INSTRUCTIONS TO FOLLOW – Repeat each line of the material exactly.

(Dataset items)
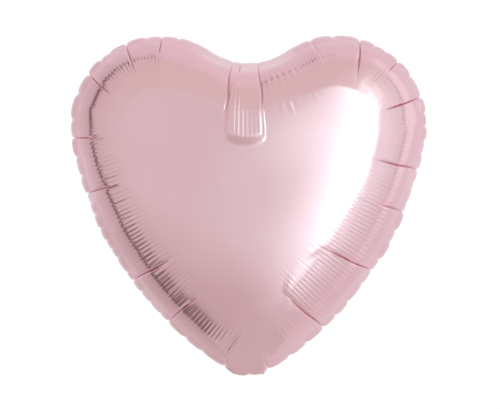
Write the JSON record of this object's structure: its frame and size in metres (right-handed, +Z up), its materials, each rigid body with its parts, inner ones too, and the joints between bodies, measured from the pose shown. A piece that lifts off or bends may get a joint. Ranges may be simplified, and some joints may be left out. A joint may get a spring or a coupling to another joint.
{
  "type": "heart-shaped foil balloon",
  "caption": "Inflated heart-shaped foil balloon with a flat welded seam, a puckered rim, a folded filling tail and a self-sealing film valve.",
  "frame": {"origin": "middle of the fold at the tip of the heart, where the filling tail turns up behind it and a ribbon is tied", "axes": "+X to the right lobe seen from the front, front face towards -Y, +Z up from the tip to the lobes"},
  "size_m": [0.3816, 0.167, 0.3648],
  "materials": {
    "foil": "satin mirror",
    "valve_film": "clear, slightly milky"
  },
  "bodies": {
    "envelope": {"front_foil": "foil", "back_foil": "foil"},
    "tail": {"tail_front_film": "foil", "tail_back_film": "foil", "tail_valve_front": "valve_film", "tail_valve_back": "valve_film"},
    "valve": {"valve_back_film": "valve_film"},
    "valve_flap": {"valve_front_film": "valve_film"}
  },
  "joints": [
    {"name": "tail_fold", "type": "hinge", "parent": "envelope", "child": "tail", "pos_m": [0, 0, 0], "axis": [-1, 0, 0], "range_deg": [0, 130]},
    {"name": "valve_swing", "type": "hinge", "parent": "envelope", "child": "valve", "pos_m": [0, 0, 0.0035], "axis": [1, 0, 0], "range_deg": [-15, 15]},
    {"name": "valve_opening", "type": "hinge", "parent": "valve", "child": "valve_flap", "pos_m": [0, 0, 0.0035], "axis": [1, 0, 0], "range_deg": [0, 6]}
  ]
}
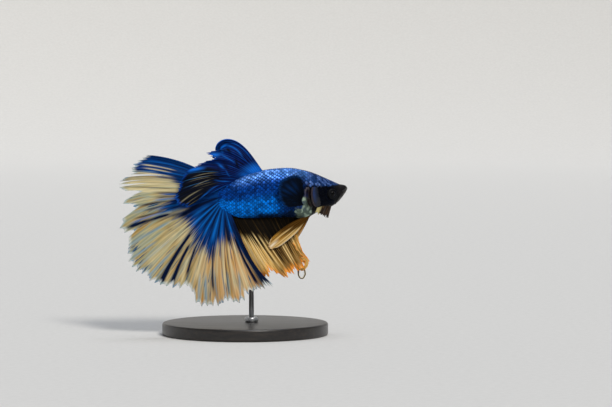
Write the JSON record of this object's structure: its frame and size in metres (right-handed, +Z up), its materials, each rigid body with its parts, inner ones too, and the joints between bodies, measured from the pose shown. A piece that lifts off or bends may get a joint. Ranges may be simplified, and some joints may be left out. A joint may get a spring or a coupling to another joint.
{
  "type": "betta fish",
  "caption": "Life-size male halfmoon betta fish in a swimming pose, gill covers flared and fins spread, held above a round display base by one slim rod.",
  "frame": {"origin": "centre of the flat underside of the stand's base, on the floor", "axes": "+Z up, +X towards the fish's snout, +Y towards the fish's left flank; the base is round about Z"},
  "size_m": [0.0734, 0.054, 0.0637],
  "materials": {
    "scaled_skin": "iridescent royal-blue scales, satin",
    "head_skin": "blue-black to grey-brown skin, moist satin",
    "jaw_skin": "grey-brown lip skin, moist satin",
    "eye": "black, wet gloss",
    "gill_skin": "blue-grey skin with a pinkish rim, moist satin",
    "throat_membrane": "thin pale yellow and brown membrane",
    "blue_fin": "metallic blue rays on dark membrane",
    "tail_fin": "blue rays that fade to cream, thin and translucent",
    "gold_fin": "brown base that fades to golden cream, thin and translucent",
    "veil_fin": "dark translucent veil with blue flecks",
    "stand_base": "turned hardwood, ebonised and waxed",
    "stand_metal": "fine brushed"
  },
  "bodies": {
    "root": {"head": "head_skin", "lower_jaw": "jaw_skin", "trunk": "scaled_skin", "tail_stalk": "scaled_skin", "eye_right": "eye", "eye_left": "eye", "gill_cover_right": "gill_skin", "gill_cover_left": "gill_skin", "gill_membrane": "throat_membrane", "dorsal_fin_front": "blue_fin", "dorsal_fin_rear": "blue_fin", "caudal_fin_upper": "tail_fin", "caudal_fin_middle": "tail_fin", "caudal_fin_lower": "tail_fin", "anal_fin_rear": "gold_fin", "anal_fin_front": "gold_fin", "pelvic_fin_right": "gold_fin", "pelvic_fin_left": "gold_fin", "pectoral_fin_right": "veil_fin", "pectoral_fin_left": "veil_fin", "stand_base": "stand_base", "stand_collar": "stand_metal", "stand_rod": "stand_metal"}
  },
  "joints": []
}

PROBLEM SOLUTION –
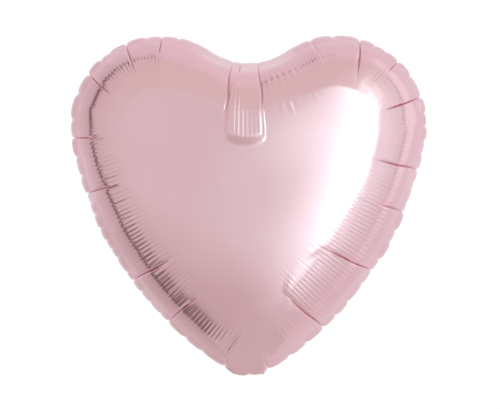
Write the JSON record of this object's structure: its frame and size in metres (right-handed, +Z up), its materials, each rigid body with its parts, inner ones too, and the joints between bodies, measured from the pose shown. A piece that lifts off or bends may get a joint. Ranges may be simplified, and some joints may be left out. A joint may get a spring or a coupling to another joint.
{
  "type": "heart-shaped foil balloon",
  "caption": "Inflated heart-shaped foil balloon with a flat welded seam, a puckered rim, a folded filling tail and a self-sealing film valve.",
  "frame": {"origin": "middle of the fold at the tip of the heart, where the filling tail turns up behind it and a ribbon is tied", "axes": "+X to the right lobe seen from the front, front face towards -Y, +Z up from the tip to the lobes"},
  "size_m": [0.3816, 0.167, 0.3648],
  "materials": {
    "foil": "satin mirror",
    "valve_film": "clear, slightly milky"
  },
  "bodies": {
    "envelope": {"front_foil": "foil", "back_foil": "foil"},
    "tail": {"tail_front_film": "foil", "tail_back_film": "foil", "tail_valve_front": "valve_film", "tail_valve_back": "valve_film"},
    "valve": {"valve_back_film": "valve_film"},
    "valve_flap": {"valve_front_film": "valve_film"}
  },
  "joints": [
    {"name": "tail_fold", "type": "hinge", "parent": "envelope", "child": "tail", "pos_m": [0, 0, 0], "axis": [-1, 0, 0], "range_deg": [0, 130]},
    {"name": "valve_swing", "type": "hinge", "parent": "envelope", "child": "valve", "pos_m": [0, 0, 0.0035], "axis": [1, 0, 0], "range_deg": [-15, 15]},
    {"name": "valve_opening", "type": "hinge", "parent": "valve", "child": "valve_flap", "pos_m": [0, 0, 0.0035], "axis": [1, 0, 0], "range_deg": [0, 6]}
  ]
}
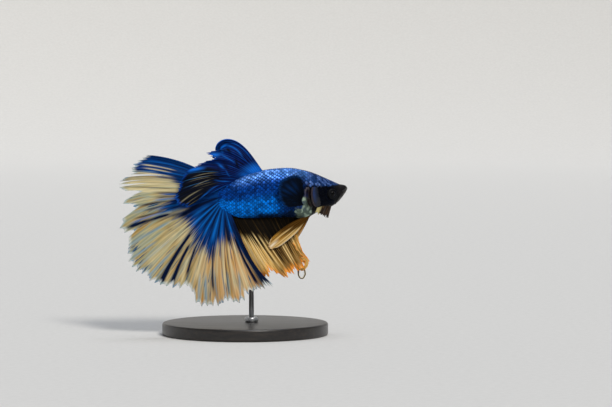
Write the JSON record of this object's structure: its frame and size in metres (right-handed, +Z up), its materials, each rigid body with its parts, inner ones too, and the joints between bodies, measured from the pose shown. A piece that lifts off or bends may get a joint. Ranges may be simplified, and some joints may be left out. A joint may get a spring or a coupling to another joint.
{
  "type": "betta fish",
  "caption": "Life-size male halfmoon betta fish in a swimming pose, gill covers flared and fins spread, held above a round display base by one slim rod.",
  "frame": {"origin": "centre of the flat underside of the stand's base, on the floor", "axes": "+Z up, +X towards the fish's snout, +Y towards the fish's left flank; the base is round about Z"},
  "size_m": [0.0734, 0.054, 0.0637],
  "materials": {
    "scaled_skin": "iridescent royal-blue scales, satin",
    "head_skin": "blue-black to grey-brown skin, moist satin",
    "jaw_skin": "grey-brown lip skin, moist satin",
    "eye": "black, wet gloss",
    "gill_skin": "blue-grey skin with a pinkish rim, moist satin",
    "throat_membrane": "thin pale yellow and brown membrane",
    "blue_fin": "metallic blue rays on dark membrane",
    "tail_fin": "blue rays that fade to cream, thin and translucent",
    "gold_fin": "brown base that fades to golden cream, thin and translucent",
    "veil_fin": "dark translucent veil with blue flecks",
    "stand_base": "turned hardwood, ebonised and waxed",
    "stand_metal": "fine brushed"
  },
  "bodies": {
    "root": {"head": "head_skin", "lower_jaw": "jaw_skin", "trunk": "scaled_skin", "tail_stalk": "scaled_skin", "eye_right": "eye", "eye_left": "eye", "gill_cover_right": "gill_skin", "gill_cover_left": "gill_skin", "gill_membrane": "throat_membrane", "dorsal_fin_front": "blue_fin", "dorsal_fin_rear": "blue_fin", "caudal_fin_upper": "tail_fin", "caudal_fin_middle": "tail_fin", "caudal_fin_lower": "tail_fin", "anal_fin_rear": "gold_fin", "anal_fin_front": "gold_fin", "pelvic_fin_right": "gold_fin", "pelvic_fin_left": "gold_fin", "pectoral_fin_right": "veil_fin", "pectoral_fin_left": "veil_fin", "stand_base": "stand_base", "stand_collar": "stand_metal", "stand_rod": "stand_metal"}
  },
  "joints": []
}